As such it provided an appropriately poetic and exotic finale. I drove away into the darkness of the Adelaide hills on my way back to the city filled with an abiding sense of awe and mystery, and with an unfinished platter of cheese sitting on the passenger seat beside me.
*
Wolfgang von Flügelhorn is a writer and critic based in Perth, Western Australia. He was born and raised in Flügelhorn, a small town in Upper Austria, in 1963. After finishing his undergraduate studies at the University of Lower Flügelhorn he completed his doctoral thesis at Cambridge on the later Wittgenstein and the phenomenology of language games (Der später Wittgenstein und die Phänomenologie den Sprachspielen, unpublished) under the supervision of Wittgenstein’s literary executor Elizabeth Anscombe, whose famous paper ‘The First Person’ argues that the pronoun ‘I’ does not refer to anything. On returning to Austria he was the lead vocalist and flugelhorn player in Viennese prog-rock/jazz-fusion band The Flaming Squirrels (Die Flammende Eichhörnchen). He left Austria and went into voluntary exile in 2000 after the formation of the far-right coalition federal government, vowing never to return.

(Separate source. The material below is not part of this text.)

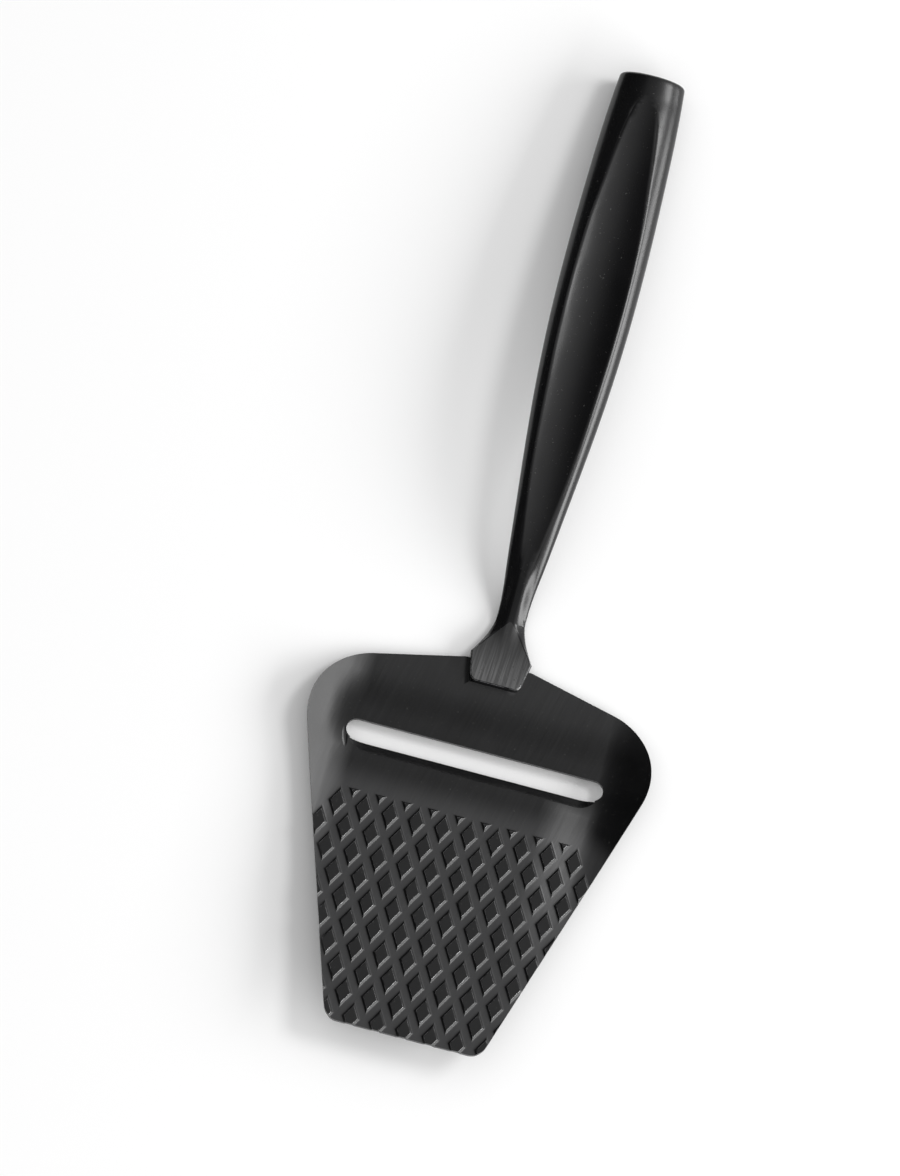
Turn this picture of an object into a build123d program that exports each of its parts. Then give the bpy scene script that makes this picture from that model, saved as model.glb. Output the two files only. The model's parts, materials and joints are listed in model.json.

Professor von Flügelhorn is currently editor of the Zeitschrift für Unsozialforschung (Journal of Anti-Social Research) and Emeritus Professor at the University of Lower Flügelhorn where he holds a chair (remotely) in Paranormal Phenomenology while engaging his core muscles for two minutes every day. He is also the author of several monographs including Unlogische Untersuchungen (Illogical Investigations), Unzeitlich Sein (Not Being On Time) and Wahnsinn und Methode (Madness and Method), all of which have been translated into English by his friend and colleague Humphrey Bower but none of which has yet been published in any language.